Miguel Ángel Alvarado, the Indigenous Maya Achi mayor of Rabinal, has repeatedly traveled the 55 miles south to the capital to participate in protests. “We are defending our vote. We are defending the little democracy left in our country,” he tells Truthout. “We are here, the various Maya, Garifuna, Xinka and non-Indigenous peoples from around the country are here, demonstrating peacefully.”
Guatemalan President-elect Bernardo Arévalo, a progressive congressman and sociologist, is set to take office on January 14, but his inauguration was never a given. Political and judicial backlash to his victory was swift and sustained, essentially amounting to a slow-burn coup attempt. Grassroots protests and international pressure have also had staying power and have evolved over several months, working to rein in efforts to prevent Arévalo from taking office.

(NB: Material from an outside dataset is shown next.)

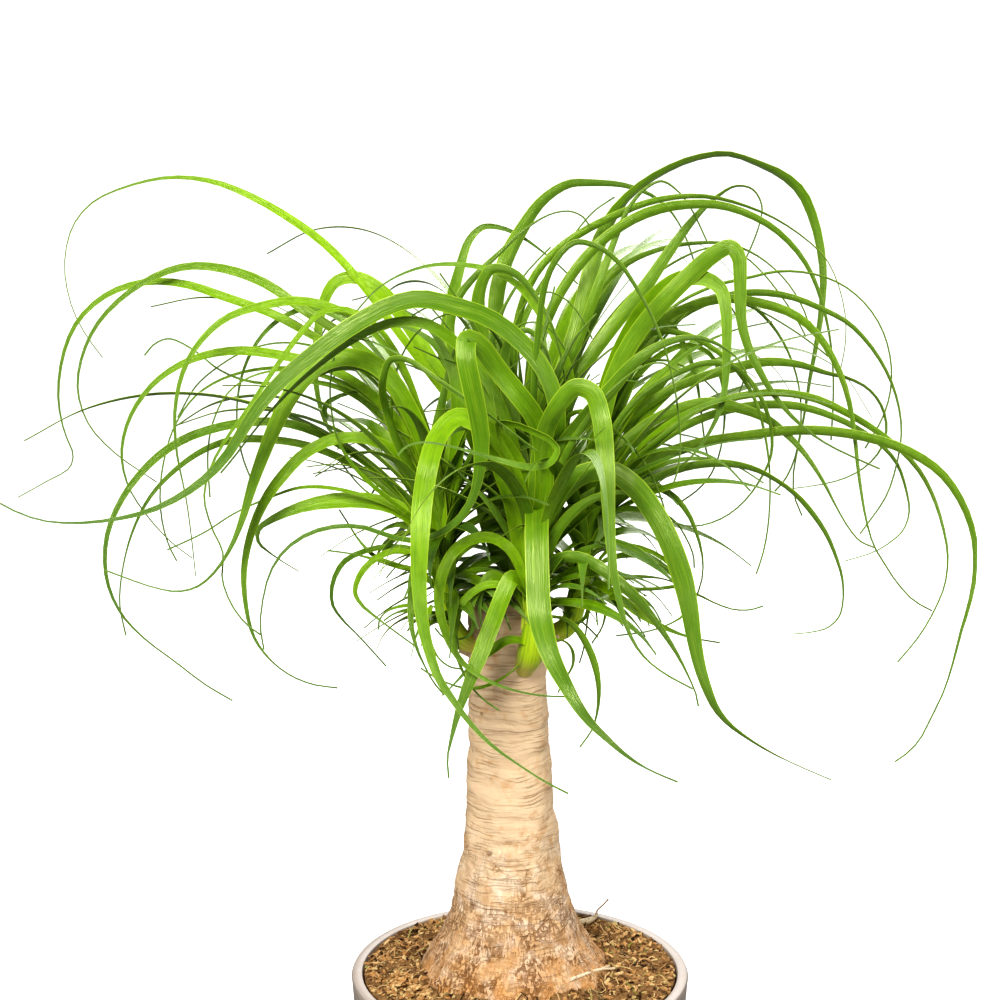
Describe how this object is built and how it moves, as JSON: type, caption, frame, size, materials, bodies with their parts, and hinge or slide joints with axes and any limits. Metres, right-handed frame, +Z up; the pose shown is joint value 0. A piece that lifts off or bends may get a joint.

Arévalo’s party, Movimiento Semilla, grew out of mass anti-corruption protests in 2015. Combating corruption is a cornerstone of Arévalo’s plans for government. His victory presented a threat to Guatemala’s “pact of the corrupt,” an informal coalition of parties and interests that has been consolidating power across all three branches of government in recent years.
“It is very clear that this pact or bloc in power made a strategic decision a while back to take control of all of justice: public prosecutors’ office, courts and other institutions,” Guatemalan political analyst Renzo Rosal told Truthout.
Arévalo won the presidential runoff election in August but prosecutors had already begun leading efforts to undermine the election process and Movimiento Semilla after general elections in June saw Arévalo unexpectedly advance to the runoff. Between July and December, prosecutors took alarming steps in a series of criminal investigations — widely deemed spurious by analysts, activists and multilateral institutions — into party registration signatures, an election data system contract, voting records and even politicians’ tweets in support of a student movement.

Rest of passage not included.